Norwegian oil and gas company Equinor's downstream division, which includes energy trading, will report stronger first-quarter results this year, partly driven by volatility from the war in the Middle East, the group said on Thursday.

Equinor is due to report first-quarter earnings on May 6, when investors will look for details on how tighter gas and crude markets and a revamped commercial structure feed through to earnings and cash generation.

European rivals BP and Shell have both signalled that the quarter's energy price swings, triggered by the U.S.-Israeli war against Iran, created a windfall for their trading operations.


Middle East War Driving 'Significant Volatility'


In a quarterly update on Thursday, Equinor reiterated that its Marketing, Midstream and Processing (MMP) division over time is expected to report on average a quarterly adjusted operating income of around $400 million.
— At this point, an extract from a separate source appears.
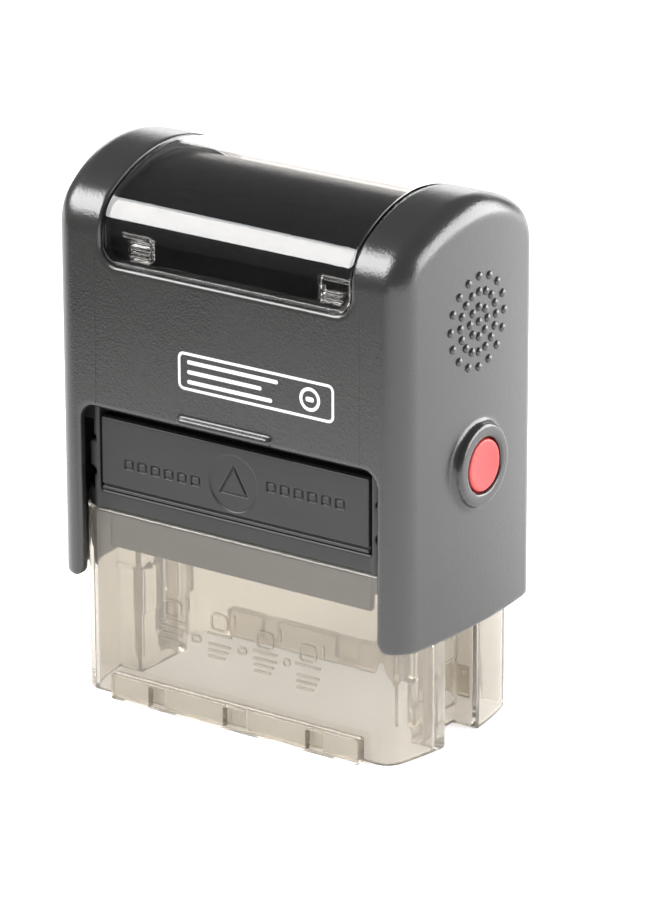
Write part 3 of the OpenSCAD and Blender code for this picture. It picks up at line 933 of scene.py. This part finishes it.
def build_platen():
    """Turning plate: carrier, cam discs, axle, foam and rubber keep their CAD shapes."""
    dress_cad("platen_block", INNER, edge_mm=0.3)
    dress_cad("left_cam_disc", INNER, edge_mm=0.15)
    dress_cad("right_cam_disc", INNER, edge_mm=0.15)
    dress_cad("platen_axle", AXLE, edge_mm=0.2)
    dress_cad("die_cushion", FOAM, edge_mm=0.15)
    dress_cad("rubber_die", RUBBER, edge_mm=0.08)


def build_springs():
    """Main spring and the two button springs."""
    low, high = box_mm("main_spring")
    along = coil_points(MAIN_COIL_R, low[2] + MAIN_WIRE_R, high[2] - MAIN_WIRE_R, MAIN_TURNS)
    coil = wire("main_spring_wire", along, MAIN_WIRE_R)
    finish_piece(coil, SPRING, "base", "spring_steel", "main_spring")
    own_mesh(coil)
    low, high = box_mm("right_button_spring")
    along = coil_points(SMALL_COIL_R, low[0] + SMALL_WIRE_R, high[0] - SMALL_WIRE_R, SMALL_TURNS)
    for side, s in (("left", -1), ("right", 1)):
        turned = [(s * z, x, BUTTON_Z + s * y) for x, y, z in along]
        coil = wire(f"{side}_button_spring_wire", turned, SMALL_WIRE_R)
        finish_piece(coil, SPRING, "cap", "spring_steel", f"{side}_button_spring")
        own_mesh(coil)


build_cap()
build_print()
build_foot()
build_cassette()
build_platen()
build_springs()


# ---------- floor, light and camera ----------

def build_floor():
    """Pale floor, lit a little from within so that it stays even."""
    m = Finish("pale_paper_floor")
    cloud = m.noise(60, 2)
    m.feed("Base Color", m.blend(cloud, (0.9, 0.9, 0.9, 1), (0.88, 0.88, 0.885, 1)))
    m.shader.inputs["Roughness"].default_value = 0.8
    m.shader.inputs["Specular IOR Level"].default_value = 0.1
    m.shader.inputs["Emission Color"].default_value = (1, 0.995, 0.99, 1)
    m.shader.inputs["Emission Strength"].default_value = 0.62
    half = 3.0
    corners_at = np.array([(-half, -half, 0), (half, -half, 0), (half, half, 0), (-half, half, 0)])
    floor = mesh_object("floor", corners_at, np.array([[0, 1, 2, 3]]))
    floor.data.materials.append(m.material)


LAMP_AIM = Vector((0, 0, 0.045))
LAMP_DISTANCE = 1.0


def softbox(name, azimuth, elevation, width, height, radiance):
    """Lamp facing the stamp's middle. azimuth is turned from +X toward +Y; angles are in degrees."""
    a, e = math.radians(azimuth), math.radians(elevation)
    back = Vector((math.cos(a) * math.cos(e), math.sin(a) * math.cos(e), math.sin(e)))
    data = bpy.data.lights.new(name, "AREA")
    data.shape = "RECTANGLE"
    data.size = width
    data.size_y = height
    data.energy = radiance * math.pi * width * height
    lamp = bpy.data.objects.new(name, data)
    bpy.context.scene.collection.objects.link(lamp)
    lamp.location = LAMP_AIM + back * LAMP_DISTANCE
    lamp.rotation_mode = "QUATERNION"
    lamp.rotation_quaternion = back.to_track_quat("Z", "Y")
    lamp.visible_camera = False


def black_card(name, azimuth, width, near, far):
    """Card that keeps the floor's glare off the window.

    near and far are its two long edges, each as (distance, height).
    """
    a = math.radians(azimuth)
    out = np.array((math.cos(a), math.sin(a), 0))
    along = np.array((-math.sin(a), math.cos(a), 0)) * width / 2
    edges = [out * reach + np.array((0, 0, height)) for reach, height in (near, far)]
    points = np.array([edges[0] - along, edges[0] + along, edges[1] + along, edges[1] - along])
    card = mesh_object(name, points, np.array([[0, 1, 2, 3]]))
    m = Finish("black_flocked_card", Specular_IOR_Level=0.0)
    m.feed("Base Color", m.blend(m.noise(3), (0.08, 0.08, 0.08, 1), (0.1, 0.1, 0.1, 1)))
    m.feed("Roughness", 0.9 + 0.1 * m.noise(3))
    card.data.materials.append(m.material)
    card.visible_camera = False


def build_light():
    """Soft room light, one key softbox and two behind, with black cards for the window."""
    world = bpy.data.worlds.new("studio")
    bpy.context.scene.world = world
    world.use_nodes = True
    air = world.node_tree.nodes["Background"]
    air.inputs["Color"].default_value = (0.97, 0.98, 1, 1)
    air.inputs["Strength"].default_value = 0.19
    softbox("key_softbox", azimuth=-138, elevation=37, width=0.9, height=0.6, radiance=10.5)
    softbox("rear_right_softbox", azimuth=42, elevation=18, width=1.4, height=0.65, radiance=8.0)
    softbox("rear_left_softbox", azimuth=122, elevation=9, width=0.8, height=0.3, radiance=2.6)
    black_card("upright_black_card", azimuth=-126, width=0.5, near=(0.26, 0.001), far=(0.26, 0.152))
    black_card("flat_black_card", azimuth=-126, width=0.26, near=(0.19, 0.001), far=(0.26, 0.001))
    bpy.context.scene.view_settings.view_transform = "Standard"


def build_camera():
    """Long lens from the front right, a little above the stamp."""
    azimuth, elevation, roll = (math.radians(a) for a in (35.413, 19.576, -0.152))
    distance = 0.76735
    aim_x = 4.942 * MM
    aim_z = 37.466 * MM
    back = Vector((math.sin(azimuth) * math.cos(elevation), -math.cos(azimuth) * math.cos(elevation),
                   math.sin(elevation)))
    level = Vector((math.cos(azimuth), math.sin(azimuth), 0))
    over = back.cross(level)
    right = math.cos(roll) * level + math.sin(roll) * over
    up = math.cos(roll) * over - math.sin(roll) * level
    data = bpy.data.cameras.new("camera")
    data.sensor_width = 36
    data.lens = 215.928
    data.clip_start = 0.01
    camera = bpy.data.objects.new("camera", data)
    bpy.context.scene.collection.objects.link(camera)
    place = Vector((aim_x * math.cos(azimuth), aim_x * math.sin(azimuth), aim_z)) + back * distance
    turn = Matrix((right, up, back)).transposed().to_4x4()
    camera.matrix_world = Matrix.Translation(place) @ turn
    bpy.context.scene.camera = camera


build_floor()
build_light()
build_camera()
"Result this (first) quarter is expected to be above this guidance," Equinor said in a statement.

The company gave several reasons for stronger MMP earnings.

"The conflict in the Persian Gulf has driven significant volatility across crude, products and liquids towards the end of the quarter," it said.

It also said its U.S. gas trading business had benefited from price spikes during a cold spell in late January.

In Europe, Equinor benefited from "geographic spreads" in the gas market, which were "not directly related to the situation in the Middle East", the company said without elaborating.

BP said on Tuesday that its oil trading desk was set for "exceptional" first-quarter results and Shell also flagged strong oil trading, as conflict involving Iran drove violent price swings and redrew crude and fuel flows.

The month of March was defined by a scramble for non-Middle East barrels after disruption around the Strait of Hormuz tightened prompt markets, pushed Brent crude back above $100 per barrel and inflated premiums for crude delivered into Europe.